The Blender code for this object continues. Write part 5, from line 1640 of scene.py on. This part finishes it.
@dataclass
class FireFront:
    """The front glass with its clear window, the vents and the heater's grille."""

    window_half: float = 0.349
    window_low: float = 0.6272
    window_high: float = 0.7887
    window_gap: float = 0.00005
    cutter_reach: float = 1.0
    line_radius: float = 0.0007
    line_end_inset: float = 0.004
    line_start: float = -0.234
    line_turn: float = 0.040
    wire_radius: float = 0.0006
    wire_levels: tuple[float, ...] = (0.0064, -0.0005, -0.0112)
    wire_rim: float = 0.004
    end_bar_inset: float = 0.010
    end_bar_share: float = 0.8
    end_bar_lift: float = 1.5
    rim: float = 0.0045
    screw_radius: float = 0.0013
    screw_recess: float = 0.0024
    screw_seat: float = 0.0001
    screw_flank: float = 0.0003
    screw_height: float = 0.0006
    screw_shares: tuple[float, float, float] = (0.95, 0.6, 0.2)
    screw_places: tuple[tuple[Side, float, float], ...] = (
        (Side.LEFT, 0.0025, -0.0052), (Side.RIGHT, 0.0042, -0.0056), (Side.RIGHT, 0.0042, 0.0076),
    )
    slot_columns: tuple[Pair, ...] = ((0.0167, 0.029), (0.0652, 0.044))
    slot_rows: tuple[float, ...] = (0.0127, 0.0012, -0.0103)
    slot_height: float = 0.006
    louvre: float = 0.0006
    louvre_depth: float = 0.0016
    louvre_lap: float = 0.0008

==

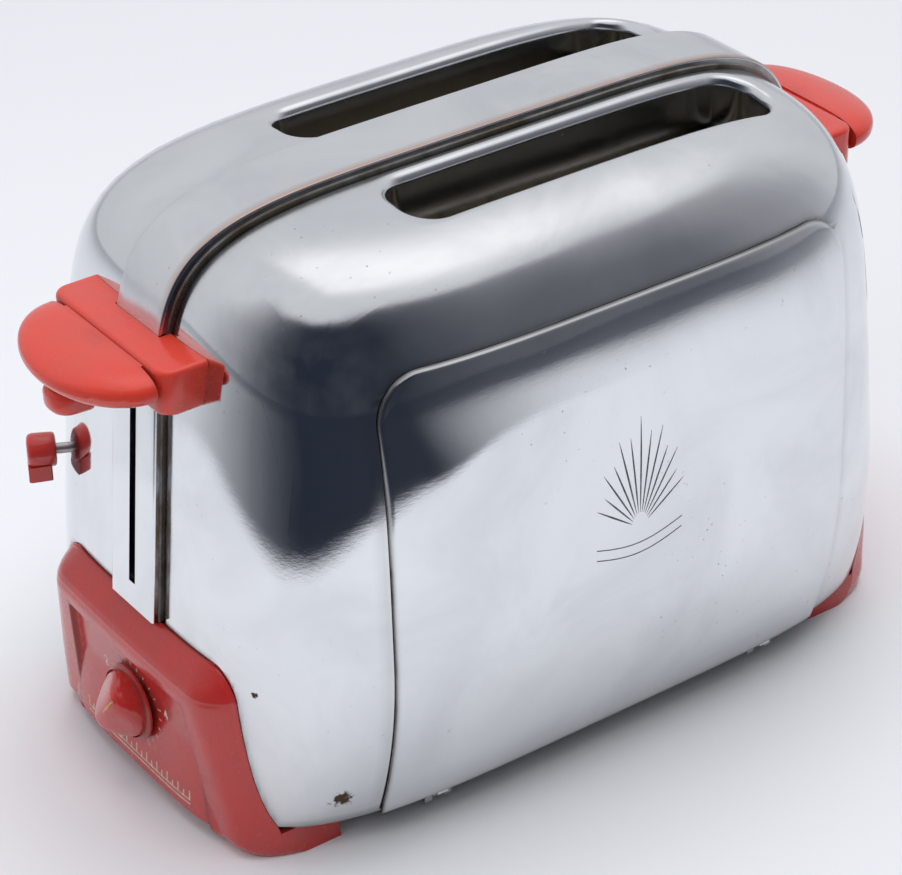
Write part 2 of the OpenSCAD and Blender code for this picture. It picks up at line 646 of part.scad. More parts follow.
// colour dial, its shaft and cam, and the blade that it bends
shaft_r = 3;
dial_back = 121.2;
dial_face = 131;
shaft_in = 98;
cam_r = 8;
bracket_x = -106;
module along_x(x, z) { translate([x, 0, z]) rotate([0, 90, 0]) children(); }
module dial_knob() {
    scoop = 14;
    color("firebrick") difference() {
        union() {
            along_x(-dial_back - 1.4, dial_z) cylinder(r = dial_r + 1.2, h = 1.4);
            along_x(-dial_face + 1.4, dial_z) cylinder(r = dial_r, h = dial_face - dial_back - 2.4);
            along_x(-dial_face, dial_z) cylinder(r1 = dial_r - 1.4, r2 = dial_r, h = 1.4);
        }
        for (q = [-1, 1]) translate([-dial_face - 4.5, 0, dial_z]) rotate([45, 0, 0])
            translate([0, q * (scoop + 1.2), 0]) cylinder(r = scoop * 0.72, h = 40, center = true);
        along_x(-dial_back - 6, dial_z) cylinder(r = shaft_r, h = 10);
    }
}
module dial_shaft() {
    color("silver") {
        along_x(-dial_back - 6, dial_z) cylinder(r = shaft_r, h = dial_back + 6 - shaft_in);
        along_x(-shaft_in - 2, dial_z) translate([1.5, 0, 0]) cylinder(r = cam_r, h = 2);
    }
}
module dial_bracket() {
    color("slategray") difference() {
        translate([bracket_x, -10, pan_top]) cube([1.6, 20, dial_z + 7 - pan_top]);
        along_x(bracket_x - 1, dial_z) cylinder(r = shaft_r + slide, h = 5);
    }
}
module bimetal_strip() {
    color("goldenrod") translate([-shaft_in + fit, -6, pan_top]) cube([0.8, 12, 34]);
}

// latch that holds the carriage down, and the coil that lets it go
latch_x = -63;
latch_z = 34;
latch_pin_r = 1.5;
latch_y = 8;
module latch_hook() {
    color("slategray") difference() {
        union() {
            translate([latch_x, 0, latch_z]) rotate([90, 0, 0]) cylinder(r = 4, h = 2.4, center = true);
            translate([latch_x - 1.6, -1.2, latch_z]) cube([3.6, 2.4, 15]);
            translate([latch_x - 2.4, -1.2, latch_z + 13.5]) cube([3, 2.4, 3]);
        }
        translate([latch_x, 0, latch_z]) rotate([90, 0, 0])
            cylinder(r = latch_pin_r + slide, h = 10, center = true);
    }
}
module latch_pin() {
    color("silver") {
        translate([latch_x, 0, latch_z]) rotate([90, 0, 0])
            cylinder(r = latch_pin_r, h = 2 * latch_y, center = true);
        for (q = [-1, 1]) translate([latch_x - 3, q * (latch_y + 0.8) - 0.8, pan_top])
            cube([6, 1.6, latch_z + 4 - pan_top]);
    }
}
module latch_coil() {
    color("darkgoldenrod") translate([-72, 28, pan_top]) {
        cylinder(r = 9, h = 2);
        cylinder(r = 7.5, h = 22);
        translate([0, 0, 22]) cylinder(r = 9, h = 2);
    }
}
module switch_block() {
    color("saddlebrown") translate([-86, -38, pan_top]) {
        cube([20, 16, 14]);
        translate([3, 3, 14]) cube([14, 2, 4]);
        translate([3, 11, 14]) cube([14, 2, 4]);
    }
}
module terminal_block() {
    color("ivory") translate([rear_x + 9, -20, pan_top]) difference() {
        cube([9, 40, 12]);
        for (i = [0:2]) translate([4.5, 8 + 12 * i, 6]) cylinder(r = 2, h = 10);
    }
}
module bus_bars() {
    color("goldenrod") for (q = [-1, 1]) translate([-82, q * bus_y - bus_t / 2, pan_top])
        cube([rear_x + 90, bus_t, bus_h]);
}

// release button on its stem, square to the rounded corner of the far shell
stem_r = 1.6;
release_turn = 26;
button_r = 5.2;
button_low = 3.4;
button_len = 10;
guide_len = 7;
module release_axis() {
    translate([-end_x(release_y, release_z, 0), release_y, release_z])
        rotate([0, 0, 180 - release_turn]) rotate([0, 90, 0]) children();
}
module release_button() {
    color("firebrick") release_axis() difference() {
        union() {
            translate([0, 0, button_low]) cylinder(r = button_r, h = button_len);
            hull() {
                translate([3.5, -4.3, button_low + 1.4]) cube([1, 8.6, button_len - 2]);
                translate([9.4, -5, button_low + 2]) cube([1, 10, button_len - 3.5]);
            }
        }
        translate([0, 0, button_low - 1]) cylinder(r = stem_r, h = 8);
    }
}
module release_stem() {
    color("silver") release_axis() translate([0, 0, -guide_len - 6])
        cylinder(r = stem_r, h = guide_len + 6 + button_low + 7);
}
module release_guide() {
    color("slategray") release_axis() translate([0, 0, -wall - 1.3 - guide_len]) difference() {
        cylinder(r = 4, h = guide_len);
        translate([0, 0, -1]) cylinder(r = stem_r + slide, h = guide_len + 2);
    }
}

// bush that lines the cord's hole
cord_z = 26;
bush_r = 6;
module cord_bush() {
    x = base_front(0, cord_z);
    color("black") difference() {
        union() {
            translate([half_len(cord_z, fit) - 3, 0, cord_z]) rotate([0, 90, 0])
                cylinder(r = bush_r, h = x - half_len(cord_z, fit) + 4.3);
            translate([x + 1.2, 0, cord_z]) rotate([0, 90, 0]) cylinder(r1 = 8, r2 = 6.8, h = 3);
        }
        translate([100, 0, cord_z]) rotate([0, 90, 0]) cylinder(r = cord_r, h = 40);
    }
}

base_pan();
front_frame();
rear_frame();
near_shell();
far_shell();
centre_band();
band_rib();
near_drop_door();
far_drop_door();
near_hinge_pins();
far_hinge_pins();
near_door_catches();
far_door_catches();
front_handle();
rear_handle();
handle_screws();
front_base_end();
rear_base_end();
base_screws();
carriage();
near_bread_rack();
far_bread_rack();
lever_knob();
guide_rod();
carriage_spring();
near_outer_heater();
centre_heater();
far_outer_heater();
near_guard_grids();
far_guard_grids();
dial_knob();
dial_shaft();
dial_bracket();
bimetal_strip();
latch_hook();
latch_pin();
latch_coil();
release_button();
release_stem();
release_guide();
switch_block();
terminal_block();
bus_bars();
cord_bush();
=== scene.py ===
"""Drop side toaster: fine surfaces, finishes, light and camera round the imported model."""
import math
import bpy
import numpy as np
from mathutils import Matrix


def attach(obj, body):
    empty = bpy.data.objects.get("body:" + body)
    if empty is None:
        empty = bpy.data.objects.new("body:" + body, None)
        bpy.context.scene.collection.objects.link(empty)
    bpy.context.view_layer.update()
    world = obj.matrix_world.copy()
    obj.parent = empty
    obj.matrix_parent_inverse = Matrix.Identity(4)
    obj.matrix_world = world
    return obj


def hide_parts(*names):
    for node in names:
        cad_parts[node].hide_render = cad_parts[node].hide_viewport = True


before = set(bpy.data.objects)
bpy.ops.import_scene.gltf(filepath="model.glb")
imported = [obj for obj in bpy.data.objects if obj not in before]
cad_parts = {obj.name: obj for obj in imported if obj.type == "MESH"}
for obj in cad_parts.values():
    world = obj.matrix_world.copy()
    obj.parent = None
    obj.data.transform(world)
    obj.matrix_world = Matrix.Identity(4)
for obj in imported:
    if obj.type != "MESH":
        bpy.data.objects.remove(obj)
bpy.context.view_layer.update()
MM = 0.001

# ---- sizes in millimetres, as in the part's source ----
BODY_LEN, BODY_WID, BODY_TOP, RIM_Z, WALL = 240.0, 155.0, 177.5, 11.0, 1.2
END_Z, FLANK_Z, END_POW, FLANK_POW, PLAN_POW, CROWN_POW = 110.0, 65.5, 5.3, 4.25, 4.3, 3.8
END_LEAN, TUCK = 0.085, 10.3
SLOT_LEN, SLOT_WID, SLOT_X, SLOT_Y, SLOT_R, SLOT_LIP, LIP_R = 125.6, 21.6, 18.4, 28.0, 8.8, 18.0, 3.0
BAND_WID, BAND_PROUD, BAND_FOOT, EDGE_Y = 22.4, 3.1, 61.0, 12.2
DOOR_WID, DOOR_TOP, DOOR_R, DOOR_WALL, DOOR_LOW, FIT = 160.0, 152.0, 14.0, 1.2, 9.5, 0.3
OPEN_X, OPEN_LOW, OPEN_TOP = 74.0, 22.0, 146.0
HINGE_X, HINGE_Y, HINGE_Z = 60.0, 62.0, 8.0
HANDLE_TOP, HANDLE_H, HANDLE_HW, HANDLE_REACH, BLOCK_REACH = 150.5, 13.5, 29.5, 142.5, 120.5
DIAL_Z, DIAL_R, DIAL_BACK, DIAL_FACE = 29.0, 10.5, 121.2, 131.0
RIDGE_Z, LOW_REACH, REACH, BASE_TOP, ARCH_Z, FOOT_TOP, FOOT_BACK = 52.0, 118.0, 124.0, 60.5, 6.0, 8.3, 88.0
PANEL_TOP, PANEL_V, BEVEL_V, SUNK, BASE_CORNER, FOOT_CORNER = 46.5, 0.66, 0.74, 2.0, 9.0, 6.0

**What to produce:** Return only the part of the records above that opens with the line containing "the cord's hole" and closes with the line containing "in imported if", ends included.

**Problem solution:**
// bush that lines the cord's hole
cord_z = 26;
bush_r = 6;
module cord_bush() {
    x = base_front(0, cord_z);
    color("black") difference() {
        union() {
            translate([half_len(cord_z, fit) - 3, 0, cord_z]) rotate([0, 90, 0])
                cylinder(r = bush_r, h = x - half_len(cord_z, fit) + 4.3);
            translate([x + 1.2, 0, cord_z]) rotate([0, 90, 0]) cylinder(r1 = 8, r2 = 6.8, h = 3);
        }
        translate([100, 0, cord_z]) rotate([0, 90, 0]) cylinder(r = cord_r, h = 40);
    }
}

base_pan();
front_frame();
rear_frame();
near_shell();
far_shell();
centre_band();
band_rib();
near_drop_door();
far_drop_door();
near_hinge_pins();
far_hinge_pins();
near_door_catches();
far_door_catches();
front_handle();
rear_handle();
handle_screws();
front_base_end();
rear_base_end();
base_screws();
carriage();
near_bread_rack();
far_bread_rack();
lever_knob();
guide_rod();
carriage_spring();
near_outer_heater();
centre_heater();
far_outer_heater();
near_guard_grids();
far_guard_grids();
dial_knob();
dial_shaft();
dial_bracket();
bimetal_strip();
latch_hook();
latch_pin();
latch_coil();
release_button();
release_stem();
release_guide();
switch_block();
terminal_block();
bus_bars();
cord_bush();
=== scene.py ===
"""Drop side toaster: fine surfaces, finishes, light and camera round the imported model."""
import math
import bpy
import numpy as np
from mathutils import Matrix


def attach(obj, body):
    empty = bpy.data.objects.get("body:" + body)
    if empty is None:
        empty = bpy.data.objects.new("body:" + body, None)
        bpy.context.scene.collection.objects.link(empty)
    bpy.context.view_layer.update()
    world = obj.matrix_world.copy()
    obj.parent = empty
    obj.matrix_parent_inverse = Matrix.Identity(4)
    obj.matrix_world = world
    return obj


def hide_parts(*names):
    for node in names:
        cad_parts[node].hide_render = cad_parts[node].hide_viewport = True


before = set(bpy.data.objects)
bpy.ops.import_scene.gltf(filepath="model.glb")
imported = [obj for obj in bpy.data.objects if obj not in before]
cad_parts = {obj.name: obj for obj in imported if obj.type == "MESH"}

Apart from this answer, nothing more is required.